Here is my system. Others will have better and perhaps worse, but that’s okay as long as you pick something and stick to it, making no changes to it without long and hard thought.
One of the writers I greatly admire is James Rebanks (A Shepherd’s Life) who says he and his fellow shepherds in England’s Lake district are pathologically opposed to new ways of doing things. “If you have done something on your farm for generations the same way, and it works, then that is a good reason not to change.”
Now generally, I am not a follower of that philosophy. I am the type who is always the first kid on the block with the latest technology, the latest software, the latest gadget. But, when it comes to writing, and more specifically the recording of those ideas and other elements that go into writing, I am a purist.
So, pick something and use it without modification until you are unequivocally sure that a change will help.
I carry a softcover notebook of about 60 pages that fits into a hip pocket. It is with me all day, everyday. With it I also have a telescoping pen that also sits in the hip pocket. The Space Pen is the right size but there are others. You could also have a cut down pencil if that is your preference. But the point is that the notebook and the pen are always together and always on your person.
The Procedure
- Date and time your thought.
- Write it in one simple sentence, or a decent sentence fragment.
- Only when those two things have been done, and it doesn’t matter how fragmentary your recorded note is, do you then tag on any context, color, or subsidiary thoughts.
- Don’t worry about handwriting, in fact it is good practice not to even look at the paper while you are jotting. When you open your notebook, don’t try to find the next available page or section of page, just open it at random, give it a quick glance to make sure that you have a clear space to write, and then charge ahead.
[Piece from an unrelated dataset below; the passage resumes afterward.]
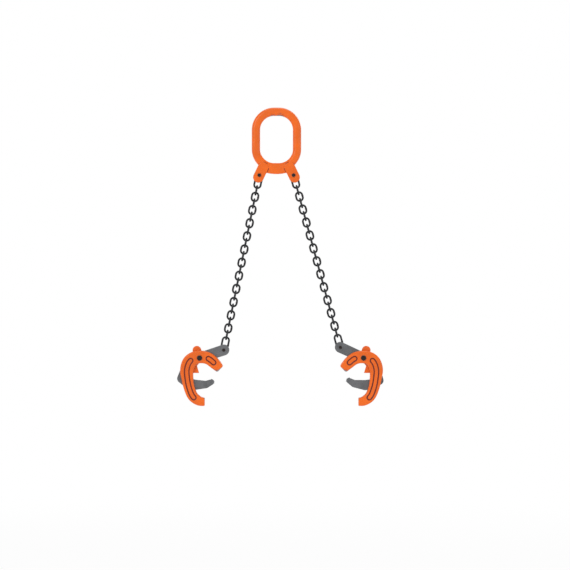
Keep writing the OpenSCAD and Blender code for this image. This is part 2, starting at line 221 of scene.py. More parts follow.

You can indeed write without looking at what you are doing.
- You must always try to make sure that nothing gets between the still bubbling thought in your brain and the words on the paper.
The next step, and it can be done quite some time after the actual note taking, is to make a Table of Contents entry.
I number all the pages in my notebook. When the note is done I flip to the first page and on its own line I put down the random page number where I dumped the note. Then, I give it some sort of title so I can refer to it later. A primitive TOC will make finding and using your note a lot easier. Having to flip through dozens of pages looking for something or other is no a good use of your time.
It is really important to get these notes into a more formal record keeping system before they turn into cryptic messages from an alien underworld. So, as soon as you can it is best to put them into your favourite computerized data system, be it Evernote, Zoot, One Note or whatever. It really doesn’t matter what you use as long as you only use one. If you scatter notes across recording systems you will lose them.
For longer notes, or perhaps even full scenes in a book manuscript, you can use a portable voice recorder and then import them as text files using one of the Dragon Naturally Speaking editions that supports transcription, not all do.
Using a voice recorder is superb for describing a location you might want to use in a story, or to get down as much complicated detail that you think you will need.
A variation on that technique is to hit the video button on your phone and visually record your surroundings as you describe the scene.
A different system might be necessary when working right at your computer. It may be best to pop open your database program and type out a note, but be wary that you don’t get shunted down a rabbit hole. I keep my little notebook right next to my mouse, or I reach for the voice recorder.
Remember this at peril of losing your thought; your note taking system has to be one-step simple.
A lot of people have asked me about the idea of learning shorthand for note taking. My answer is, don’t bother.
I learned shorthand as a young reporter and use it still, but it is of limited use to the fiction writer. There are rather simple techniques outlined on the web and in instruction books for what is called Speed Writing and you could look into them if you are interested.
The main thing is, have a way of getting that thought out of your head as quickly as possible, with the least technical effort so you don’t run into this common scenario:
Find app,
Open it,
Menu, select Make New Note
At which point you forget what the hell your were going to say.